### YOUR TASK
Please output exactly the lines of the material from the first through the line containing "stand as an X.", and nothing more.
>> Begin ENTRIES SHOWN
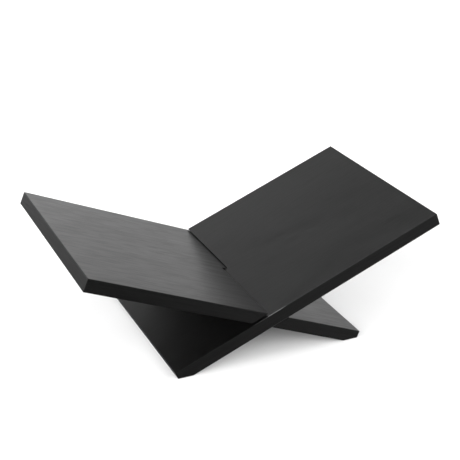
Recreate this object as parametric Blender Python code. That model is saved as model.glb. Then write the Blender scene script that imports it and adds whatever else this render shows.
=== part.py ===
"""Book display stand: two boards that slip into each other and stand as an X.

Each board is a lipped and veneered panel. A core is edged on all four sides with wood
lippings, and a face veneer above and below runs over the core and the lippings. A slot from
one long edge to mid width lets the other board through, and the corner under the foot is
sawn level with the table.

World frame: X across the stand, Y from front to rear, Z up, origin on the table under the
crossing of the boards. Board frame: X up along the board, Z square to its top face, origin
on the crossing axis at mid thickness, and the slot opens towards +Y.
"""

from math import cos, pi, radians, sin

import bmesh
import bpy
from mathutils import Vector

# Driving dimensions, in metres and radians.
SLOPE = radians(22.4)        # of each board above the table
BOARD_WIDTH = 0.240          # front to rear
BOARD_THICKNESS = 0.015
ARM_LENGTH = 0.223           # crossing axis to the upper end
LEG_LENGTH = 0.119           # crossing axis to the foot end
FOOT_TRIM = 0.0062           # height of the corner sawn off under the foot
VENEER = 0.0008
LIPPING = 0.003
GLUE_GAP = 0.0003
SLOT_PLAY = 0.0035           # slot width beyond one board thickness
SLOT_OVERRUN = 0.0005        # how far each slot runs past mid width
VENEER_LIFT = 0.0003         # the veneer's sawn edge stays this far off the table

# The play in the slots is taken up one way: the right board has settled onto the left one.
# Each value is the gap in that board's slot under the other board.
SLOT_GAP_BELOW = {"left": 0.0003, "right": 0.0026}

# Worked out from the driving dimensions.
HALF_WIDTH = BOARD_WIDTH / 2
HALF_THICKNESS = BOARD_THICKNESS / 2
CROSSING_HEIGHT = LEG_LENGTH * sin(SLOPE) + HALF_THICKNESS * cos(SLOPE) - FOOT_TRIM
CORE_HALF_THICKNESS = HALF_THICKNESS - VENEER - GLUE_GAP
VENEER_INNER_FACE = HALF_THICKNESS - VENEER
EDGE_BUILD_UP = LIPPING + GLUE_GAP

CUTTER_REACH = 0.040         # cutters stand this far past what they cut

# Colour and roughness of each kind of piece.
VENEER_FINISH = ((0.013, 0.013, 0.014, 1.0), 0.42)
LIPPING_FINISH = ((0.012, 0.012, 0.013, 1.0), 0.46)
CORE_FINISH = ((0.010, 0.010, 0.010, 1.0), 0.65)


def clear_scene():
    for item in list(bpy.data.objects):
        bpy.data.objects.remove(item, do_unlink=True)


def finished_material(name, finish):
    colour, roughness = finish
    material = bpy.data.materials.new(name)
    material.use_nodes = True
    shader = material.node_tree.nodes["Principled BSDF"]
    shader.inputs["Base Color"].default_value = colour
    shader.inputs["Roughness"].default_value = roughness
    shader.inputs["Metallic"].default_value = 0.0
    return material


def add_empty(name, location, rotation):
    empty = bpy.data.objects.new(name, None)
    empty.location = location
    empty.rotation_euler = rotation
    bpy.context.collection.objects.link(empty)
    return empty


def add_block(name, low, high, parent=None):
    """A rectangular block between two opposite corners, in the parent's frame."""
    low = Vector(low)
    size = Vector(high) - low
    mesh = bpy.data.meshes.new(name)
    bm = bmesh.new()
    bmesh.ops.create_cube(bm, size=1.0)
    bmesh.ops.scale(bm, vec=size, verts=bm.verts)
    bmesh.ops.translate(bm, vec=low + size / 2, verts=bm.verts)
    bm.to_mesh(mesh)
    bm.free()
    block = bpy.data.objects.new(name, mesh)
    block.parent = parent
    bpy.context.collection.objects.link(block)
    return block


def as_cutter(block):
    block.hide_render = True
    block.display_type = "WIRE"
    return block


def cut(block, cutter):
    boolean = block.modifiers.new(cutter.name, "BOOLEAN")
    boolean.operation = "DIFFERENCE"
    boolean.solver = "EXACT"
    boolean.object = cutter


def add_floor_cutter(name, height):
    """Takes away all that would be lower than height above the table."""
    reach = LEG_LENGTH + CUTTER_REACH
    low = (-reach, -HALF_WIDTH - CUTTER_REACH, -CUTTER_REACH)
    high = (reach, HALF_WIDTH + CUTTER_REACH, height)
    return as_cutter(add_block(name, low, high))


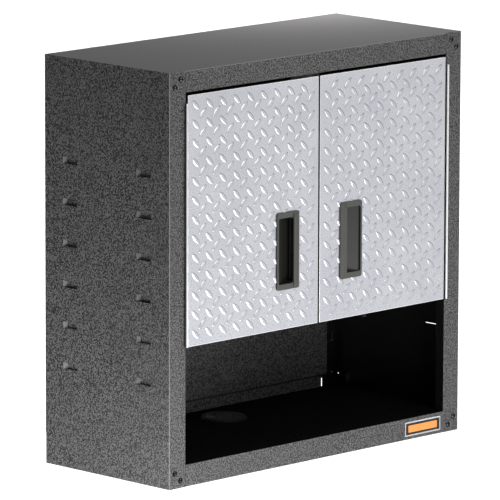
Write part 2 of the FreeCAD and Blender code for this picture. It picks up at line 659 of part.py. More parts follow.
def name_badge():
    x0, x1 = BADGE_X - BADGE_WIDTH / 2, BADGE_X + BADGE_WIDTH / 2
    z0, z1 = BADGE_Z - BADGE_HEIGHT / 2, BADGE_Z + BADGE_HEIGHT / 2
    plate = block(x0, x1, -DEPTH - BADGE_THICK, -DEPTH, z0, z1)
    return upright_edges_rounded(plate, BADGE_CORNER, (x0, x1), (z0, z1))


def main():
    os.makedirs("parts", exist_ok=True)
    save_pair("side_panel", side_panel())
    save("top_panel", top_panel())
    save("bottom_panel", bottom_panel())
    save("back_panel", back_panel())
    save("hanging_rail", hanging_rail())
    screws = [corner_screw(side * x, z) for side in (-1, 1) for x, z in CORNER_SCREWS]
    save("corner_screws", Part.makeCompound(screws))
    rivets = [rivet((x, 0, z), -Y_AXIS, 2 * SHEET) for x, z in back_rivet_places()]
    save("back_panel_rivets", Part.makeCompound(rivets))
    save_hinges()
    save_doors()
    save_catch()
    save("shelf", shelf())
    save("grommet_ring", grommet_ring())
    save("grommet_cap", grommet_cap())
    save("name_badge", name_badge())


main()
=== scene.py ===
import math

import bpy
import numpy as np
from mathutils import Matrix, Vector


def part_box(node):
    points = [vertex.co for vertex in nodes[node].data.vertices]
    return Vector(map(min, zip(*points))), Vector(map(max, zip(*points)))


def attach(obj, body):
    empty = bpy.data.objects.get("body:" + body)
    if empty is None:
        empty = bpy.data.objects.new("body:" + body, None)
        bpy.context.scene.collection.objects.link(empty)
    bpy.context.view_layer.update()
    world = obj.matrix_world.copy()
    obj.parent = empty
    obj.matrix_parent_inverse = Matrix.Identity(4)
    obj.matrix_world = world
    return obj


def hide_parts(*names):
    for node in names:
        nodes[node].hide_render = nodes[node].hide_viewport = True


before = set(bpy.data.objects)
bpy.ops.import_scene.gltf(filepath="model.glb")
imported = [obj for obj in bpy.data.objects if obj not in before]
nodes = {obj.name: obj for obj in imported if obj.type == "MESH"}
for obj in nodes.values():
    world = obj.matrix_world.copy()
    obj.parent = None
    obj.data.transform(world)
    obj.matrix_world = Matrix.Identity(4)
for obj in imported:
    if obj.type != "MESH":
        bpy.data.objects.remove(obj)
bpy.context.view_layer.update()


# ---- Camera -------------------------------------------------------------------------------------
# Stands in front and to the left, a little above the cabinet, with a long lens so that the
# upright edges stay upright.

LENS = 440.6
SENSOR_WIDTH = 36.0
CAMERA_X = -7.3884
CAMERA_Y = -7.5356
CAMERA_ABOVE_CASE_FOOT = 2.2489
CAMERA_TURN = math.radians(-44.971)
CAMERA_TILT = math.radians(79.681)
CAMERA_ROLL = math.radians(0.177)

case_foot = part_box("left_side_panel")[0].z
camera_data = bpy.data.cameras.new("camera")
camera_data.sensor_width = SENSOR_WIDTH
camera_data.lens = LENS
camera = bpy.data.objects.new("camera", camera_data)
bpy.context.scene.collection.objects.link(camera)
camera_place = Matrix.Translation((CAMERA_X, CAMERA_Y, case_foot + CAMERA_ABOVE_CASE_FOOT))
turn = Matrix.Rotation(CAMERA_TURN, 4, "Z")
tilt = Matrix.Rotation(CAMERA_TILT, 4, "X")
roll = Matrix.Rotation(CAMERA_ROLL, 4, "Z")
camera.matrix_world = camera_place @ turn @ tilt @ roll
bpy.context.scene.camera = camera


# ---- Studio -------------------------------------------------------------------------------------
# A white paper floor well below the hanging cabinet, lit by its own lamps far behind it, a dim
# surround, and soft lamps round the cabinet.

FLOOR_DROP = 0.9
FLOOR_HALF = 30.0
FLOOR_LAMP_RISE = 2.2
FLOOR_LAMP_SIZE = 3.0
FLOOR_LAMP_POWER = 105.0
SURROUND = 0.2


def mesh_piece(name, points, faces, material, smooth=False):
    """A new mesh object in the row frame, in metres, with one material."""
    mesh = bpy.data.meshes.new(name)
    mesh.from_pydata([tuple(p) for p in points], [], [tuple(f) for f in faces])
    mesh.materials.append(material)
    mesh.polygons.foreach_set("use_smooth", [smooth] * len(mesh.polygons))
    mesh.update()
    piece = bpy.data.objects.new(name, mesh)
    bpy.context.scene.collection.objects.link(piece)
    return piece


def new_material(name, colour, roughness, metallic=0.0):
    """A material with one shader, and its tree and shader for adding detail."""
    material = bpy.data.materials.new(name)
    material.use_nodes = True
    shader = material.node_tree.nodes["Principled BSDF"]
    shader.inputs["Base Color"].default_value = (*colour, 1.0)
    shader.inputs["Roughness"].default_value = roughness
    shader.inputs["Metallic"].default_value = metallic
    return material, material.node_tree, shader


def soft_lamp(name, place, target, size, power):
    """A square area lamp that the camera doesn't see, aimed at a point."""
    data = bpy.data.lights.new(name, "AREA")
    data.size = size
    data.energy = power
    lamp = bpy.data.objects.new(name, data)
    lamp.location = place
    lamp.rotation_euler = (Vector(target) - Vector(place)).to_track_quat("-Z", "Y").to_euler()
    lamp.visible_camera = False
    bpy.context.scene.collection.objects.link(lamp)


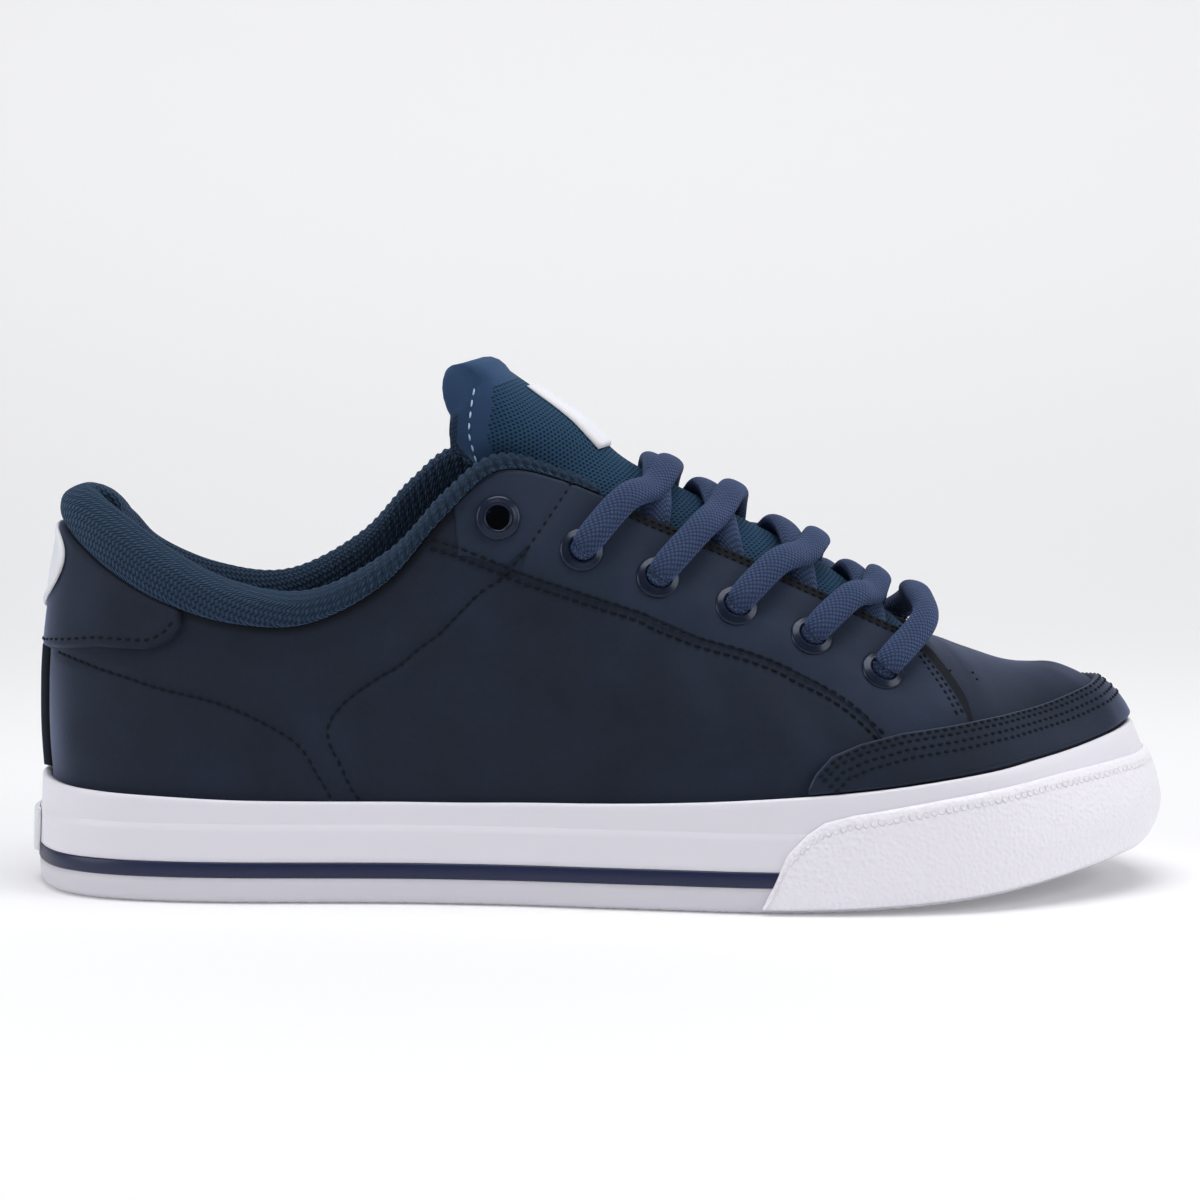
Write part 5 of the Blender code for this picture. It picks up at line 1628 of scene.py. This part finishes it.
def build_stitches(name, items, material):
    """All stitches as one mesh of small capsules."""
    around_turns = np.linspace(0, FULL_TURN, 6, endpoint=False)
    # along the stitch, its thickness, and how far it stands above the needle holes
    stations = [(-1.0, 0.15, -0.8), (-0.8, 0.7, -0.2), (-0.3, 1.0, 0.35), (0.3, 1.0, 0.35),
                (0.8, 0.7, -0.2), (1.0, 0.15, -0.8)]
    p, n, a = (np.array([item[k] for item in items]) for k in (0, 1, 2))
    half, thick = (np.array([item[k] for item in items])[:, None, None, None] for k in (3, 4))
    across = unit(np.cross(n, a))
    shape = np.array(stations)
    at = shape[:, 0][None, :, None, None]
    size = shape[:, 1][None, :, None, None]
    lift = shape[:, 2][None, :, None, None]
    c = np.cos(around_turns)[None, None, :, None]
    s = np.sin(around_turns)[None, None, :, None]
    points = (p[:, None, None] + a[:, None, None] * at * half
              + across[:, None, None] * c * size * thick * 1.15
              + n[:, None, None] * (s * size * thick * 0.9 + lift * thick))
    count = len(items)
    block = grid_faces(6, 6, close_columns=True)
    faces = (block[None] + 36 * np.arange(count)[:, None, None]).reshape(-1, 4)
    piece = mesh_object(name, points, faces, np.zeros((count * 36, 2)), [material])
    return piece


# dark dots of painted shade for three pinholes in the vamp; no hole is cut in the skin
pinhole_shades = []
for x, z in ((234.5, 56.8), (240.6, 56.0), (241.4, 54.6)):
    u, s = locate([(x, z)])
    pinhole_shades.append((skin(u, s, 0.1 * MM)[0], upper_normals(u, s)[0], np.array([1.0, 0, 0]),
                  0.3 * MM, 0.3 * MM))
threads = build_stitches("seam_threads", STITCHES, THREAD)
build_stitches("vamp_pinhole_shade", pinhole_shades, THREAD)
# the seams' dark strips of painted shade, joined into one mesh
parts, faces, base = [], [], 0
for strip_points in SEAM_SHADE_STRIPS:
    rows, columns = strip_points.shape[:2]
    parts.append(strip_points.reshape(-1, 3))
    faces.append(grid_faces(rows, columns) + base)
    base += rows * columns
points = np.concatenate(parts)
shade_strips = mesh_object("seam_shade_strips", points, np.concatenate(faces), np.zeros((len(points), 2)),
                      [SEAM_SHADE])
print("thread faces", len(threads.data.polygons), "pinholes", len(pinhole_shades))

# %% [markdown]
# ## Pale stitches on the tongue's tape
# The same capsules in a pale thread, 2.9 mm apart, follow both edges of the pad near its head,
# turned to face outwards from the tape.

# %% Tongue stitches
PALE = []
for path, way in ((near_edge, -1.0), (far_edge, 1.0)):
    path = path[:60]
    length = np.concatenate([[0], np.cumsum(np.linalg.norm(np.diff(path, axis=0), axis=1))])
    even = np.arange(1.0 * MM, length[-1], 2.9 * MM)
    points = np.stack([np.interp(even, length, path[:, axis]) for axis in range(3)], -1)
    ahead = unit(np.gradient(points, axis=0))
    normals = unit(np.cross(ahead, np.cross(np.array([0.35, way, 0.15]), ahead)))
    points = points + normals * 0.1 * MM
    PALE += [(p, n, a, 0.9 * MM, 0.22 * MM) for p, n, a in zip(points, normals, ahead)]
build_stitches("tongue_threads", PALE, PALE_THREAD)
print("pale stitches", len(PALE))

# %% [markdown]
# ## Floor, light and camera
# A product photo's table: a pale sweep that rises behind the shoe, brighter towards the back,
# one large softbox above and one at each end.

# %% Floor
# matt paper sweep: pale grey, brightened from 0.3 m to 1.8 m behind the shoe
FLOOR, floor_shader = new_material("pale_sweep", "E2E2E4", 0.9, Emission_Color="FFFFFF")
depth_of = add(FLOOR, "SeparateXYZ", [add(FLOOR, "TexCoord", out="Object")], out=1)
feed(FLOOR, floor_shader.inputs["Emission Strength"],
     add(FLOOR, "MapRange", [depth_of, 0.3, 1.8, 0.14, 0.52], interpolation_type="SMOOTHSTEP"))
sweep = [(-2.5, 0.0), (0.5, 0.0)]
sweep += [(0.5 + 2.0 * math.sin(t), 2.0 - 2.0 * math.cos(t)) for t in np.linspace(0.02, 1.57, 70)]
points = np.array([[(x, y, z) for y, z in sweep] for x in (-3.0, 3.2)])
data = bpy.data.meshes.new("studio_sweep")
data.from_pydata(points.reshape(-1, 3).tolist(), [], grid_faces(2, len(sweep)).tolist())
data.shade_smooth()
data.materials.append(FLOOR)
studio = bpy.data.objects.new("studio_sweep", data)
bpy.context.scene.collection.objects.link(studio)
studio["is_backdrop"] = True
print("floor", FLOOR.name)

# %% [markdown]
# ## Light
# The top softbox models the forms, and the two at the ends draw the soft edges of the heel
# and the toe. A faint even air keeps the navy from going black.

# %% Light
world = bpy.data.worlds.new("studio_air")
bpy.context.scene.world = world
world.use_nodes = True
world.node_tree.nodes["Background"].inputs[0].default_value = srgb("F2F4FA")
world.node_tree.nodes["Background"].inputs[1].default_value = 0.18


def area_light(name, place, target, size, power):
    """A white softbox at a place, turned towards a target."""
    light = bpy.data.lights.new(name, "AREA")
    light.shape = "RECTANGLE"
    light.size, light.size_y = size
    light.energy = power
    lamp = bpy.data.objects.new(name, light)
    lamp.location = place
    lamp.rotation_euler = (Vector(target) - Vector(place)).to_track_quat("-Z", "Y").to_euler()
    bpy.context.scene.collection.objects.link(lamp)


shoe_middle = (0.1, 0.0, 0.05)
area_light("top_softbox", (0.12, -0.10, 1.30), shoe_middle, (1.0, 0.8), 13)
area_light("heel_softbox", (-1.10, -0.50, 0.55), shoe_middle, (0.7, 0.9), 6.5)
area_light("toe_softbox", (1.30, -0.50, 0.60), shoe_middle, (0.7, 0.9), 8)
print("lights", len(bpy.data.lights))

# %% [markdown]
# ## Camera
# Three quarters of a metre away and level with the tongue's top, where the photo's vanishing
# lines put it, tilted down until the shoe sits in the frame as it does there.

# %% Camera
data = bpy.data.cameras.new("photo_camera")
data.lens = 87.6
data.sensor_width = 36
camera = bpy.data.objects.new("photo_camera", data)
camera.location = (0.1014, -0.755, 0.148)
camera.rotation_euler = (math.radians(90 - 5.735), 0, 0)
bpy.context.scene.collection.objects.link(camera)
bpy.context.scene.camera = camera
bpy.context.scene.view_settings.view_transform = "Standard"
print("camera", tuple(round(v, 3) for v in camera.location))

# %% [markdown]
# ## Size
# The size of the finished model is measured and printed.

# %% Measure
low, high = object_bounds()
print("visual", [round(b - a, 4) for a, b in zip(low, high)])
>> End ENTRIES SHOWN
### TASK SOLUTION
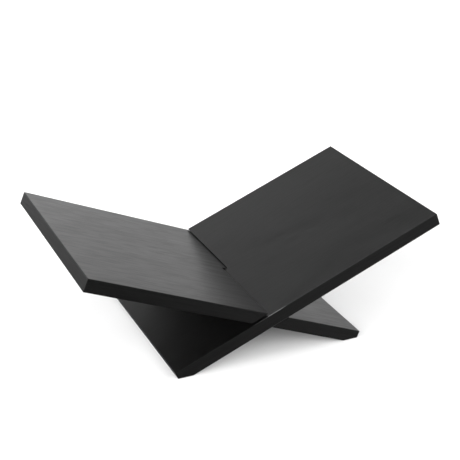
Recreate this object as parametric Blender Python code. That model is saved as model.glb. Then write the Blender scene script that imports it and adds whatever else this render shows.
=== part.py ===
"""Book display stand: two boards that slip into each other and stand as an X.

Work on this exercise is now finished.